The African Carbon Market Initiative estimates that up to 190 million African jobs can be created by 2050 if the carbon price per tonne reaches US$80 and direct and indirect jobs are added beyond nature-based solutions.

“Proceeds from sales of carbon credits can provide additional revenue for climate-smart interventions. In addition to improving the climate, many of these interventions improve livelihoods, create jobs, spur new economic and sustainable industrial activity,” said Mr Oulmane.

The report was done following a study on investments in a sustainability transition in selected countries.

ECA, established by the Economic and Social Council (ECOSOC) in 1958 as one of the UN’s regional commissions, aims to promote economic and social development among its member states, including Zimbabwe.

Its mission includes fostering intraregional integration and enhancing international cooperation for Africa’s development.

With 54 Member States, ECA serves as both a regional branch of the UN and a crucial element of Africa’s institutional framework.

Commenting on the report, executive director of Africa Voluntary Carbon Credits Forum, Mr. Anglistone Sibanda said it buttresses the rationale behind the initiatives being done in Zimbabwe and in the Southern African region.

“This report is great reference that buttresses what we have been saying and the rationale behind the initiatives that we are carrying in Zimbabwe and in the Southern African region. Our biggest challenge in the region is lack of appreciation of this gigantic opportunity that was created by the Paris Agreement.

“This lack of understanding and of course the lackadaisical approach, exacerbated by bureaucratic bottlenecks and red tape within government structures is making the region miss out on this opportunity to tape into climate finance,” said Mr Sibanda.

He bemoaned lack of action on climate finance.

Mr Sibanda called for capacity building and unlocking of innovation to design and implement projects that avoid, remove or reduce green house gas emissions.

He said there are over 150 options of generating carbon credits and most people focus on AFOLU.

“As Africa Voluntary Carbon Credits Markets Forum AVCCMF, we are on a crusade to raise awareness, build capacity and coordinate initiatives around carbon markets in a bid to accelerate Africa into this gigantic climate economy.

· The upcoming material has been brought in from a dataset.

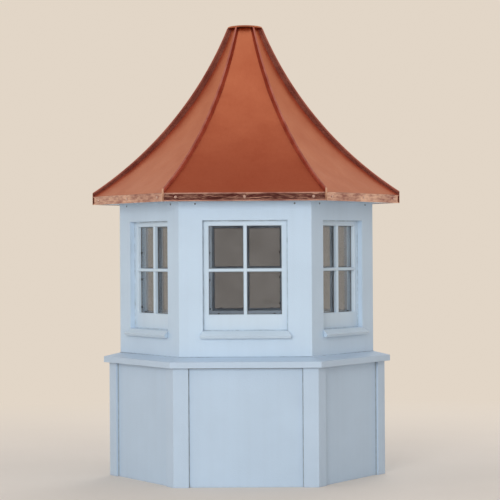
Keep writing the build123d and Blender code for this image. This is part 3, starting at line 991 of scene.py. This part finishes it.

In light of that, we run trainings for those interested in becoming project developers so that they understand how carbon project development continuum,” he said.

“We are thus organizing a Southern Africa high level Summit alongside an Enviro-expo to bring together Heads of State, carbon market players across the value chain spectrum to discuss issues of policy frameworks, innovation promotion, financing and find ways to leverage on article 6.2 of the Paris Agreement to get Southern Africa Countries into bilateral agreements under the Internationally Transferable Mitigation Outcomes ITMOs mechanism and private players who are participating in the voluntary markets under Article 6.4 to build their capacities through collaboration in order to tap into the climate finance,” said Mr Sibanda.

In the efforts to tackle climate change, there are concerns on how developing and least developed countries can be expected to put forward ambitious climate pledges under the Paris Agreement, when many do not currently have the means or the resources necessary to enable an economy-wide transition towards a low emissions future.

Article 6 of the Paris Agreement enables international cooperation to tackle climate change and unlock financial support for developing countries.

The agreement allows countries to exchange mitigation outcomes bilaterally and to report their trade, and use them towards their nationally determined contributions (NDCs) and issuance of high-quality carbon credits.